[Challenge]
Repeat exactly the lines from the start through the line with "row => Object.fromEntries(columns.map((name, k)", both ends included.

**** Data block ****

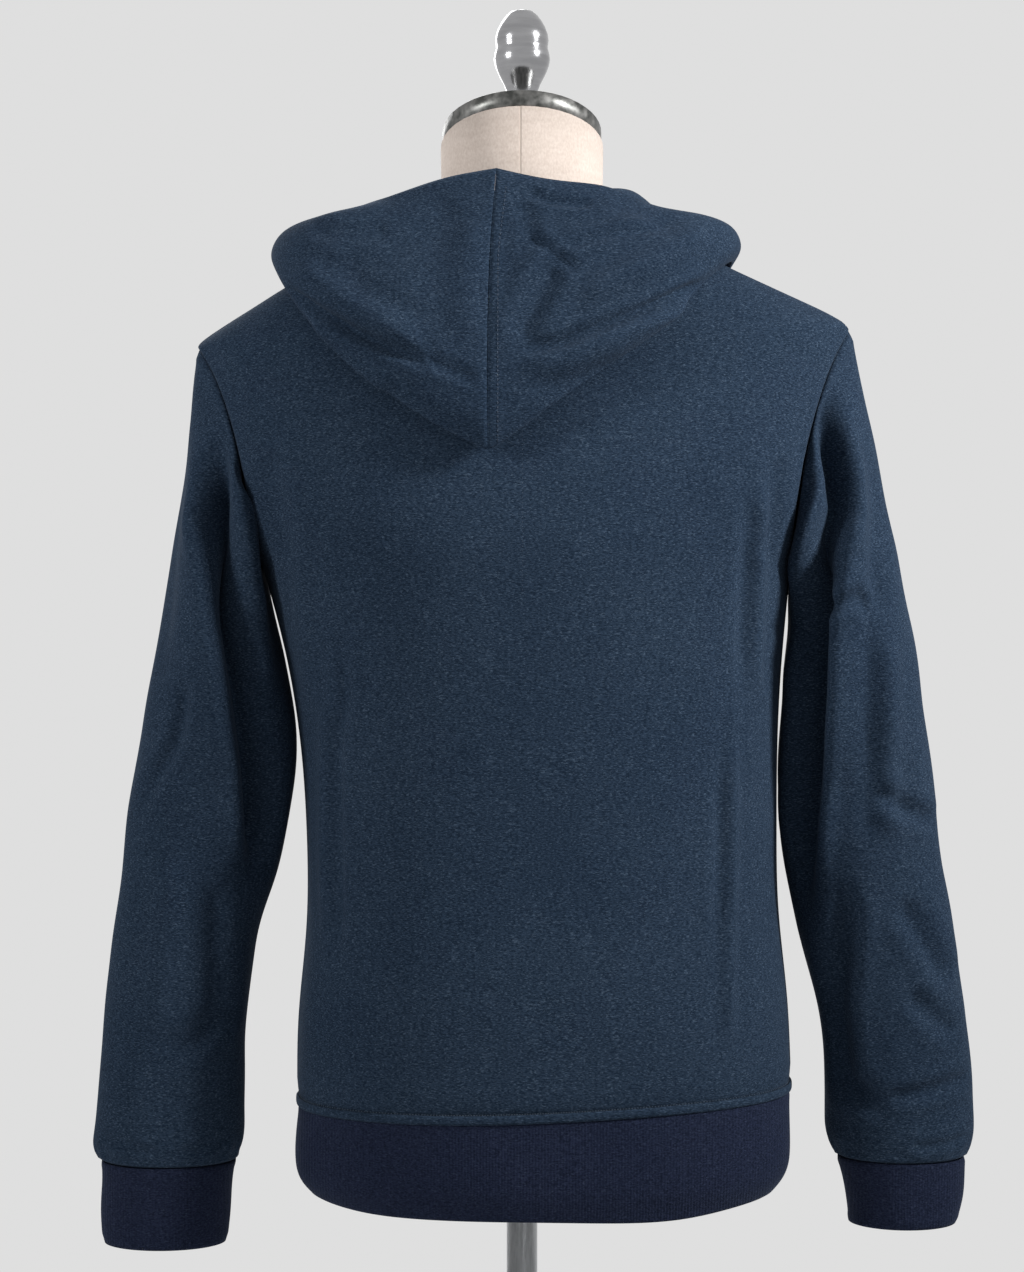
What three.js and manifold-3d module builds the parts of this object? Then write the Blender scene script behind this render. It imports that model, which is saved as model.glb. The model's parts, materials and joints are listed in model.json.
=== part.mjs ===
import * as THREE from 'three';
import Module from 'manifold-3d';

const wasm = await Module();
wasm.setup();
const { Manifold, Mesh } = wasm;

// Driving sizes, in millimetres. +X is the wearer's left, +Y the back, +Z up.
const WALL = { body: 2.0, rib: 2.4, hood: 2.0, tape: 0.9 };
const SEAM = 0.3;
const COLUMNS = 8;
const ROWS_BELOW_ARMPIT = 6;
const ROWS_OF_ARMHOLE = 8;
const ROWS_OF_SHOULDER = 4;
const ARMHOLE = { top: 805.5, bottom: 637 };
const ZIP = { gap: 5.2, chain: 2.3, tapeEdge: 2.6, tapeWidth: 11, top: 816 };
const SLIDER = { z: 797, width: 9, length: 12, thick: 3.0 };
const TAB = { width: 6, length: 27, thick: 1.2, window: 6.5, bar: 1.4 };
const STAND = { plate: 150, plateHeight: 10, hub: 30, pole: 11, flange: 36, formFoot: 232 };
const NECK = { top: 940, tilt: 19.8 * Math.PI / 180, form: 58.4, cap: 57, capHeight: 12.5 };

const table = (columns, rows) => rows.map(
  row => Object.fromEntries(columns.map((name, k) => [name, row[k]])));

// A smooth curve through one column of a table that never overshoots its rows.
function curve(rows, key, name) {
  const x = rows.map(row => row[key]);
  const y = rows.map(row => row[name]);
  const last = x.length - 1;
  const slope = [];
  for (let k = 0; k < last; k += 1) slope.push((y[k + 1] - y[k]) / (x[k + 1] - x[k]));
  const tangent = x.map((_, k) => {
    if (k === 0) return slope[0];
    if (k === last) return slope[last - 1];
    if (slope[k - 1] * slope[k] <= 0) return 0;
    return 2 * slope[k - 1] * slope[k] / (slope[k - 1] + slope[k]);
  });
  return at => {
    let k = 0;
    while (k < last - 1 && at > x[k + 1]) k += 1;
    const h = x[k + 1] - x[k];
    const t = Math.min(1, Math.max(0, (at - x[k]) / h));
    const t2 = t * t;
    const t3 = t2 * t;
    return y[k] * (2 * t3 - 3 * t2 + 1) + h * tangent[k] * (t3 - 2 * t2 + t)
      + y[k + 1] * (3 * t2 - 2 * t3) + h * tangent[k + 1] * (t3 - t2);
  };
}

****

[The reply]
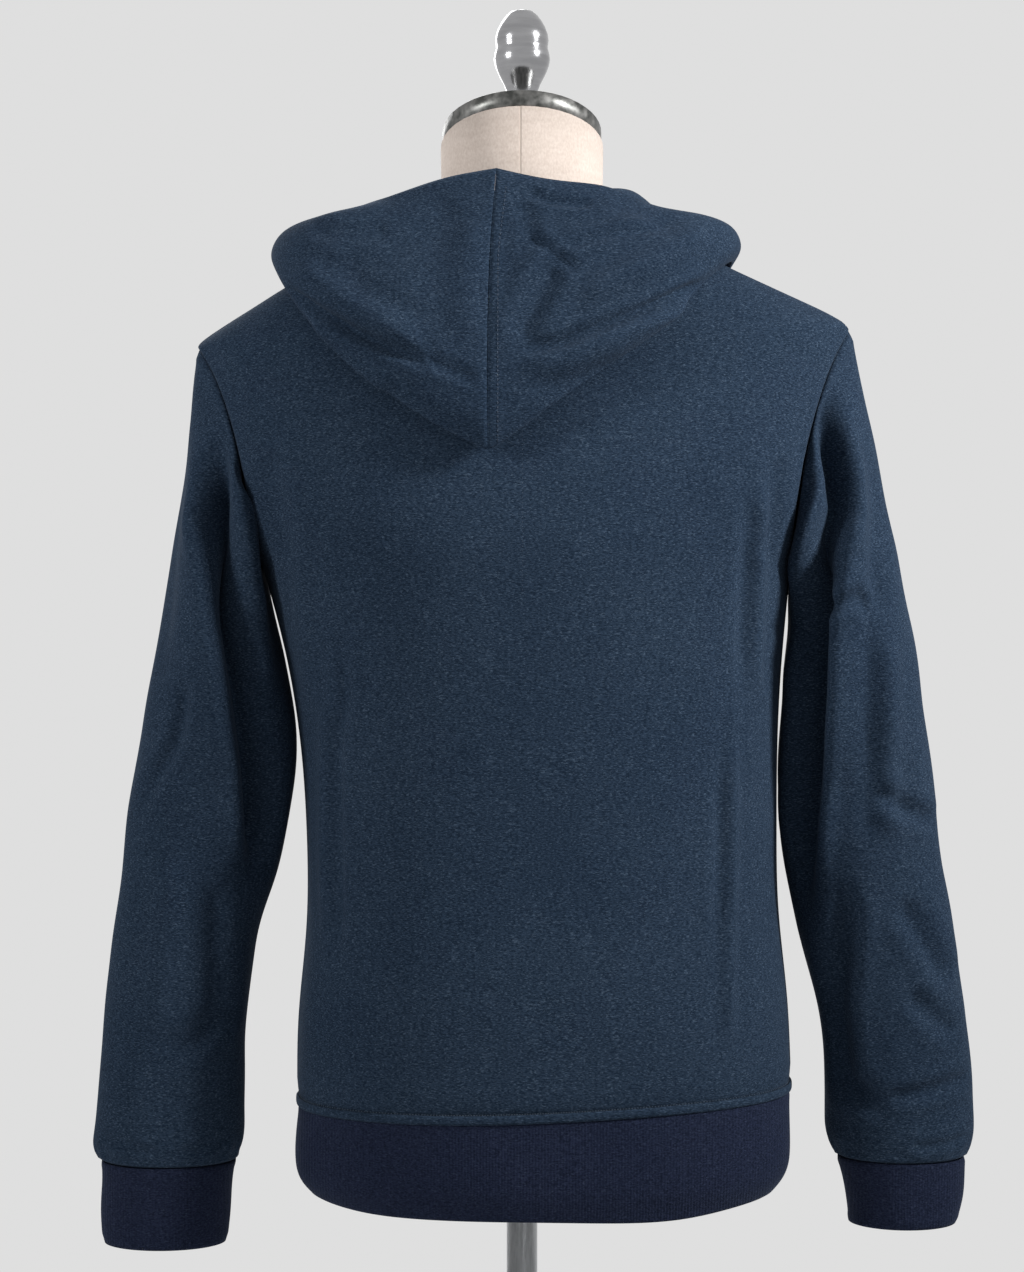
What three.js and manifold-3d module builds the parts of this object? Then write the Blender scene script behind this render. It imports that model, which is saved as model.glb. The model's parts, materials and joints are listed in model.json.
=== part.mjs ===
import * as THREE from 'three';
import Module from 'manifold-3d';

const wasm = await Module();
wasm.setup();
const { Manifold, Mesh } = wasm;

// Driving sizes, in millimetres. +X is the wearer's left, +Y the back, +Z up.
const WALL = { body: 2.0, rib: 2.4, hood: 2.0, tape: 0.9 };
const SEAM = 0.3;
const COLUMNS = 8;
const ROWS_BELOW_ARMPIT = 6;
const ROWS_OF_ARMHOLE = 8;
const ROWS_OF_SHOULDER = 4;
const ARMHOLE = { top: 805.5, bottom: 637 };
const ZIP = { gap: 5.2, chain: 2.3, tapeEdge: 2.6, tapeWidth: 11, top: 816 };
const SLIDER = { z: 797, width: 9, length: 12, thick: 3.0 };
const TAB = { width: 6, length: 27, thick: 1.2, window: 6.5, bar: 1.4 };
const STAND = { plate: 150, plateHeight: 10, hub: 30, pole: 11, flange: 36, formFoot: 232 };
const NECK = { top: 940, tilt: 19.8 * Math.PI / 180, form: 58.4, cap: 57, capHeight: 12.5 };

const table = (columns, rows) => rows.map(
  row => Object.fromEntries(columns.map((name, k) => [name, row[k]])));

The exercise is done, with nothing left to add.